To maximize your crawl budget and ensure search engines trust your data, you must maintain a clean sitemap. Never include URLs that feature a noindex meta tag. If you tell a search engine to ignore a page via a meta tag, but ask it to crawl the page via a sitemap, the bot wastes time processing conflicting instructions.

Dynamic generation is highly recommended for active sites. Instead of manually updating the XML file every time you publish a blog post, your Content Management System (CMS) or server should automatically append the new URL and update the <lastmod> date. This ensures search engines are notified of changes instantly.

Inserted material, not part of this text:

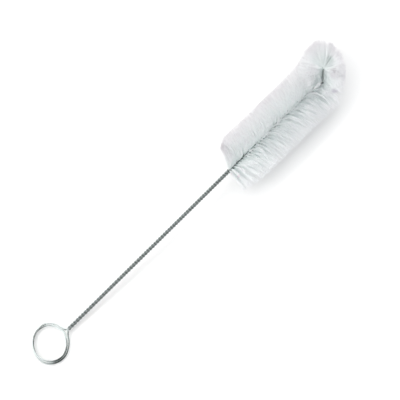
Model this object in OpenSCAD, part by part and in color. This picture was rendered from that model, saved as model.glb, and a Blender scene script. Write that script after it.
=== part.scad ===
// Test tube brush: one length of wire, looped twice into a ring handle and
// twisted on itself into a stem, with a round fill of bristles held between
// the two strands. The far end of the stem is bent up and to the left, so that
// the bristles also sweep the bottom of a tube. The brush lies on a table, on
// the far side of its ring and on the underside of its bristles.
// +X runs from the ring to the tip, +Z is up, and z = 0 is the table.

/* [Wire] */
// Diameter of the wire
wire_d = 1.15; // [1.0:0.05:1.3]
// Length of one full twist beside the ring
lay_ring = 4.08; // [3.8:0.02:4.4]
// Length of one full twist towards the bristles
lay_head = 3.44; // [3.3:0.02:3.7]
// Layer of bristles clamped between the strands
clamped = 0.25; // [0.15:0.05:0.35]

/* [Ring] */
// Mean radius of the ring, to the middle of the wire
ring_r = 10; // [9.5:0.1:11]
// Distance from the ring's centre to where the twist starts
neck_l = 11.6; // [11.4:0.1:12.5]

/* [Stem] */
// Free length of the twisted stem, from the ring to the bristles
stem_l = 121.8; // [100:0.2:140]
// Radius of the slight bend where the stem enters the bristles
base_bend_r = 100; // [80:5:140]

/* [Head] */
// Diameter across the bristles
head_d = 28.8; // [26:0.2:31]
// Length from the first bristle to the bent end of the wire
head_l = 68.3; // [60:0.1:80]
// How much the bristles give where the head lies on the table
head_sink = 0.7; // [0.4:0.1:1.0]
// How far the fill of bristles sits to the right of the wire
head_off = 0.9; // [0:0.1:1.2]
// Slant of the first row of bristles
base_slant = 14; // [0:1:20]

/* [Tip] */
// Sideways drift of the wire in the last part of the head
yaw = 8; // [4:1:10]
// Length of the bent end
tip_l = 13; // [11:0.5:14]
// Direction of the bent end, to the left of straight ahead
tip_left = 39.4; // [30:0.2:45]
// Climb of the bent end above level
tip_rise = 50.3; // [45:0.1:55]
// Radius of the bend, to the middle of the stem
tip_bend_r = 3; // [2.5:0.1:3.5]
// Reach of the bristles round the end of the wire
tip_reach = 13; // [12.5:0.1:14]

/* [Hidden] */
$fn = 64;

// ---- the two strands -------------------------------------------------------
strand_r = 0.52 * wire_d;                   // strand centre to stem axis, free stem
strand_r_head = strand_r + clamped / 2;     // the same, with bristles in between
level = 0.52 * wire_d;                      // the ring's two turns lie at -level and +level
sides = 6;
facet_r = 1.05 * wire_d / 2;                // corner radius of the six-sided section
start_turn = 40;                            // angle of the left strand where the twist starts
side_shift = -0.9;                          // the stem leaves the ring a little right of centre

// ---- heights ---------------------------------------------------------------
axis_h = head_d / 2 - head_sink;            // height of the wire inside the head
far_r = 1.035 * ring_r;                     // the ring's radius at the far end
under = wire_d / 2 + 0.03;                  // from the lower turn's centre line down to the table
yaw_r = 50;
yaw_len = yaw_r * yaw * PI / 180;
yaw_lead = 9.4;                             // from the end of the drift to the tip's corner

// The stem climbs from the ring on the table to the middle of the head.
function climb(n, a) = n == 0 ? a :
    climb(n - 1, asin((axis_h - level * cos(a) - under - base_bend_r * (1 - cos(a)))
        / (far_r + neck_l + stem_l - base_bend_r * a * PI / 360)));
slope = climb(6, 5);
base_len = base_bend_r * slope * PI / 180;
straight_l = stem_l - base_len / 2;

// ---- place of the ring: the brush is centred over the origin ----------------
x_back = far_r * cos(slope) - level * sin(slope) + wire_d / 2;
x_ahead = (neck_l + straight_l) * cos(slope) + base_bend_r * sin(slope) + head_l - base_len / 2
    + tip_l * cos(tip_rise) * cos(tip_left) + tip_reach;
y_corner = -(yaw_r * tan(yaw / 2) + yaw_lead) * sin(yaw);
y_stem = -y_corner - (tip_l * cos(tip_rise) * sin(tip_left) + tip_reach - head_d / 2 * cos(yaw) - head_off) / 2;
ring_c = [(x_back - x_ahead) / 2, y_stem - side_shift,
    far_r * sin(slope) + level * cos(slope) + under];
ring_x = [cos(slope), 0, sin(slope)];
ring_y = [0, 1, 0];
ring_z = [-sin(slope), 0, cos(slope)];
function on_ring(p) = ring_c + ring_x * p[0] + ring_y * p[1] + ring_z * p[2];

// ---- the stem's axis: straight lengths and bends, end to end ----------------
// Each piece is [length, angle turned, direction of the turn from left towards up].
dir_in = [cos(yaw), -sin(yaw), 0];
dir_tip = [cos(tip_rise) * cos(tip_left), cos(tip_rise) * sin(tip_left), sin(tip_rise)];
tip_turn = acos(dir_in * dir_tip);
side = dir_tip - dir_in * (dir_in * dir_tip);
tip_dir = atan2(side[2], side * [sin(yaw), cos(yaw), 0]);
tip_cut = tip_bend_r * tan(tip_turn / 2);
pieces = [
    [straight_l, 0, 0],
    [base_len, slope, -90],
    [head_l - base_len / 2 - yaw_lead * cos(yaw) - yaw_r * sin(yaw), 0, 0],
    [yaw_len, yaw, 180],
    [yaw_lead - tip_cut, 0, 0],
    [tip_bend_r * tip_turn * PI / 180, tip_turn, tip_dir],
    [tip_l - tip_cut, 0, 0]
];

function unit(v) = v / norm(v);
function turned(v, b, a) = v * cos(a) + cross(b, v) * sin(a) + b * (b * v) * (1 - cos(a));
// A pose is [point, forward, left, up].
function along(f, e, s) = e[1] == 0 ? [f[0] + f[1] * s, f[1], f[2], f[3]] :
    let (a = e[1] * s / e[0], r = e[0] / (e[1] * PI / 180),
        w = f[2] * cos(e[2]) + f[3] * sin(e[2]), b = cross(f[1], w))
    [f[0] + (f[1] * sin(a) + w * (1 - cos(a))) * r, turned(f[1], b, a), turned(f[2], b, a), turned(f[3], b, a)];
neck = [on_ring([neck_l, side_shift, 0]), ring_x, ring_y, ring_z];
function start(i) = i == 0 ? [0, neck] :
    let (q = start(i - 1)) [q[0] + pieces[i - 1][0], along(q[1], pieces[i - 1], pieces[i - 1][0])];
starts = [for (i = [0:len(pieces) - 1]) start(i)];
stem_len = starts[6][0] + pieces[6][0];
function pose(s) = let (k = max([for (i = [0:6]) s >= starts[i][0] ? i : 0]))
    along(starts[k][1], pieces[k], s - starts[k][0]);

// ---- the twist: right-handed, tighter away from the ring ---------------------
even_from = 88;
function rate(s) = 1 / lay_ring + (1 / lay_head - 1 / lay_ring) * min(s, even_from) / even_from;
function turn(s) = start_turn + 360 * (s <= even_from
    ? s / lay_ring + (1 / lay_head - 1 / lay_ring) * s * s / (2 * even_from)
    : even_from * (1 / lay_ring + 1 / lay_head) / 2 + (s - even_from) / lay_head);
function apart(s) = strand_r + (strand_r_head - strand_r) * min(1, max(0, (s - stem_l + 3) / 6));
function out(s, way) = let (f = pose(s)) (f[2] * cos(turn(s)) + f[3] * sin(turn(s))) * way;
function strand(s, way) = pose(s)[0] + out(s, way) * apart(s);
function heading(s, way) = unit(strand(s + 0.02, way) - strand(s, way));
function steps(s) = s < stem_l ? 8 : 6;
stations = [for (s = 0; s < stem_len - 0.3; s = s + 1 / (steps(s) * rate(s))) s, stem_len];
last = len(stations) - 1;

// ---- the ring: two turns, the second on top of the first --------------------
// Radius of each turn every 30 degrees, as a share of ring_r, clockwise from the neck.
first_turn = [0.98, 0.95, 1.00, 1.04, 1.08, 1.035, 0.97, 0.97, 1.01, 1.01, 0.95];
second_turn = [0.86, 0.86, 0.91, 0.94, 0.955, 0.95, 0.95, 0.97, 1.04, 1.12, 1.07];
function polar(a, r, h) = [r * ring_r * cos(a), -r * ring_r * sin(a), h];
route = [
    polar(15, 1.04, -level),
    for (i = [0:10]) polar(30 * (i + 1), first_turn[i], -level),
    polar(345, 0.925, -level / 2),
    polar(360, 0.96, 0),
    polar(375, 0.905, level / 2),
    for (i = [0:10]) polar(30 * (i + 13), second_turn[i], level),
    polar(705, 1.04, level),
    polar(716, 1.075, level * 0.9)
];
knots = [strand(0, -1), for (p = route) on_ring(p), strand(0, 1)];
ends = len(knots) - 1;
function way(i) = i == 0 ? -heading(0, -1) : i == ends ? heading(0, 1) :
    unit(unit(knots[i + 1] - knots[i]) + unit(knots[i] - knots[i - 1]));
function curve(i, t) = let (g = norm(knots[i + 1] - knots[i]))
    knots[i] * (1 + 2 * t) * (1 - t) * (1 - t) + way(i) * g * t * (1 - t) * (1 - t)
    + knots[i + 1] * t * t * (3 - 2 * t) + way(i + 1) * g * t * t * (t - 1);
function parts(i) = 3;
bow = [for (i = [0:ends - 1]) for (j = [0:parts(i) - 1]) if (i + j > 0) [i, j / parts(i)]];
function blend(a) = a[0] < 1 ? 1 - a[1] : a[0] >= ends - 1 ? a[1] : 0;

// ---- the whole wire, from one cut end to the other --------------------------
// Each entry is [point, direction that a flat of the section faces or undef].
way_in = [for (i = [last:-1:0]) [strand(stations[i], -1), out(stations[i], -1), 1]];
way_round = [for (a = bow) [curve(a[0], a[1]), a[0] < ends / 2 ? out(0, -1) : out(0, 1), blend(a)]];
way_out = [for (i = [0:last]) [strand(stations[i], 1), out(stations[i], 1), 1]];
path = concat(way_in, way_round, way_out);
count = len(path);
function ahead(i) = unit(path[min(i + 1, count - 1)][0] - path[max(i - 1, 0)][0]);
function facing(i) = let (t = ahead(i), ref = path[i][1] * path[i][2] + unit(cross(ring_z, t)) * (1 - path[i][2]))
    unit(ref - t * (ref * t));
function section(i) = let (t = ahead(i), n = facing(i), b = cross(t, n))
    [for (k = [0:sides - 1]) path[i][0] + (n * cos(30 + 60 * k) + b * sin(30 + 60 * k)) * facet_r];

module wire()
    color([0.62, 0.66, 0.64])
    polyhedron(
        points = [for (i = [0:count - 1]) each section(i)],
        faces = [
            [for (k = [0:sides - 1]) k],
            [for (k = [sides - 1:-1:0]) (count - 1) * sides + k],
            for (i = [0:count - 2]) for (k = [0:sides - 1]) let (m = (k + 1) % sides)
                each [[i * sides + k, (i + 1) * sides + k, (i + 1) * sides + m],
                      [i * sides + k, (i + 1) * sides + m, i * sides + m]]
        ],
        convexity = 10);

// ---- the bristles: the outline of the fill ----------------------------------
head_r = head_d / 2;
base = [pose(stem_l)[0][0], pose(stem_l)[0][1], axis_h];
drift = starts[3][1][0] + [yaw_r * tan(yaw / 2), 0, 0];     // corner of the sideways drift
corner = drift + dir_in * (yaw_r * tan(yaw / 2) + yaw_lead); // corner of the bent end
end = corner + dir_tip * tip_l;
bore_r = strand_r_head + facet_r + 0.15;

// Lays a solid drawn along +Z from the origin along the direction d from p.
module lay(p, d)
    translate(p) rotate([0, acos(d[2]), atan2(d[1], d[0])]) children();

module outline() {
    // the body, with its slanted first row, follows the wire's sideways drift
    difference() {
        translate([base[0] - 8, base[1] - head_off, base[2]]) rotate([0, 90, 0])
            cylinder(r = head_r, h = drift[0] - base[0] + 9.2);
        translate(base) rotate([0, 0, -base_slant]) translate([-40, 0, 0]) cube([80, 120, 60], center = true);
    }
    lay(drift - dir_in * 1.2 - [0, head_off, 0], dir_in) cylinder(r = head_r, h = norm(corner - drift) + 1.2);
    // round the bend
    translate(corner - [0, head_off, 0]) sphere(r = head_r - 0.3);
    // along the bent end, and fanned out past the end of the wire
    lay(corner, dir_tip) cylinder(r = tip_reach - 0.5, h = tip_l);
    intersection() {
        translate(end) sphere(r = tip_reach);
        lay(end - dir_tip * 6, dir_tip) cylinder(r = tip_reach + 5, h = 15);
    }
}

// The way through the bristles for the twisted wire.
module channel() {
    translate([base[0] - 20, base[1], base[2]]) rotate([0, 90, 0])
        cylinder(r = bore_r, h = drift[0] - base[0] + 20);
    translate(drift) sphere(r = bore_r + 0.15);
    lay(drift, dir_in) cylinder(r = bore_r, h = norm(corner - drift));
    translate(corner) sphere(r = bore_r + 1.3);
    lay(corner, dir_tip) cylinder(r = bore_r, h = tip_l + 1);
}

module bristles()
    color([0.93, 0.95, 0.94])
    difference() {
        outline();
        translate([-150, -60, -40]) cube([300, 120, 40]);
        channel();
    }

wire();
bristles();
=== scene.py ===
"""Looks of the test tube brush: a twisted wire with a two-turn ring, and a head of separate filaments.
Lengths are worked out in millimetres, as in the CAD, and scaled to metres when a mesh is made."""
import math

import bpy
import numpy as np
from mathutils import Matrix


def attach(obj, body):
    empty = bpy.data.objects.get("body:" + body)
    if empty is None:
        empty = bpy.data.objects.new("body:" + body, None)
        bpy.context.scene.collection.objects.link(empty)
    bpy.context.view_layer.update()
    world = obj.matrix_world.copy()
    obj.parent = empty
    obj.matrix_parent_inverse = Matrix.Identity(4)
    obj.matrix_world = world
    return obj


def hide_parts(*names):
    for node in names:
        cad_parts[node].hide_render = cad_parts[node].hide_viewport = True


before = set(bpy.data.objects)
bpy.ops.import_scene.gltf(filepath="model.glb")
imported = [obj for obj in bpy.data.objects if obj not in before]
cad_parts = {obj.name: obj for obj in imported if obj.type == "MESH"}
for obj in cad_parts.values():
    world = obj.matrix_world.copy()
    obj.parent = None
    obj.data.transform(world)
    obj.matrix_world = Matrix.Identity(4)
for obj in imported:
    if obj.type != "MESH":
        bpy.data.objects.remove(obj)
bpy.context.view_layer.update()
MM = 0.001

# ---------------------------------------------------------------- dimensions, as in the CAD
wire_d, lay_ring, lay_head, clamped = 1.15, 4.08, 3.44, 0.25
ring_r, neck_l, stem_l, base_bend_r = 10.0, 11.6, 121.8, 100.0
head_d, head_l, head_sink, head_off, base_slant = 28.8, 68.3, 0.7, 0.9, 14.0
yaw, tip_l, tip_left, tip_rise, tip_bend_r, tip_reach = 8.0, 13.0, 39.4, 50.3, 3.0, 13.0
start_turn, side_shift, even_from, yaw_r, yaw_lead = 40.0, -0.9, 88.0, 50.0, 9.4

strand_r = 0.52 * wire_d
strand_r_head = strand_r + clamped / 2
level = 0.52 * wire_d
axis_h = head_d / 2 - head_sink
far_r = 1.035 * ring_r
under = wire_d / 2 + 0.03
yaw_len = yaw_r * math.radians(yaw)
D = math.radians


def sind(a): return math.sin(D(a))
def cosd(a): return math.cos(D(a))


ALPHA = 44.6                                     # the brush points this far up from the picture's right
rightwards = np.array([cosd(ALPHA), -sind(ALPHA), 0])
upward = np.array([sind(ALPHA), cosd(ALPHA), 0])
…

File size optimization is also crucial. When deploying a massive sitemap to a production server, minifying XML removes unnecessary whitespace, line breaks, and indentation. This reduces the overall file size, saving server bandwidth and speeding up the parsing process for search engine bots.

Finally, if you manage a large enterprise site, utilize Sitemap Index files. Group your URLs logically—for example, create one sitemap for products, one for blog posts, and one for static pages. Then, link all these individual sitemaps together in a single master index file. This modular approach makes it much easier to track indexing errors in Google Search Console, as you can isolate problems to specific sections of your website.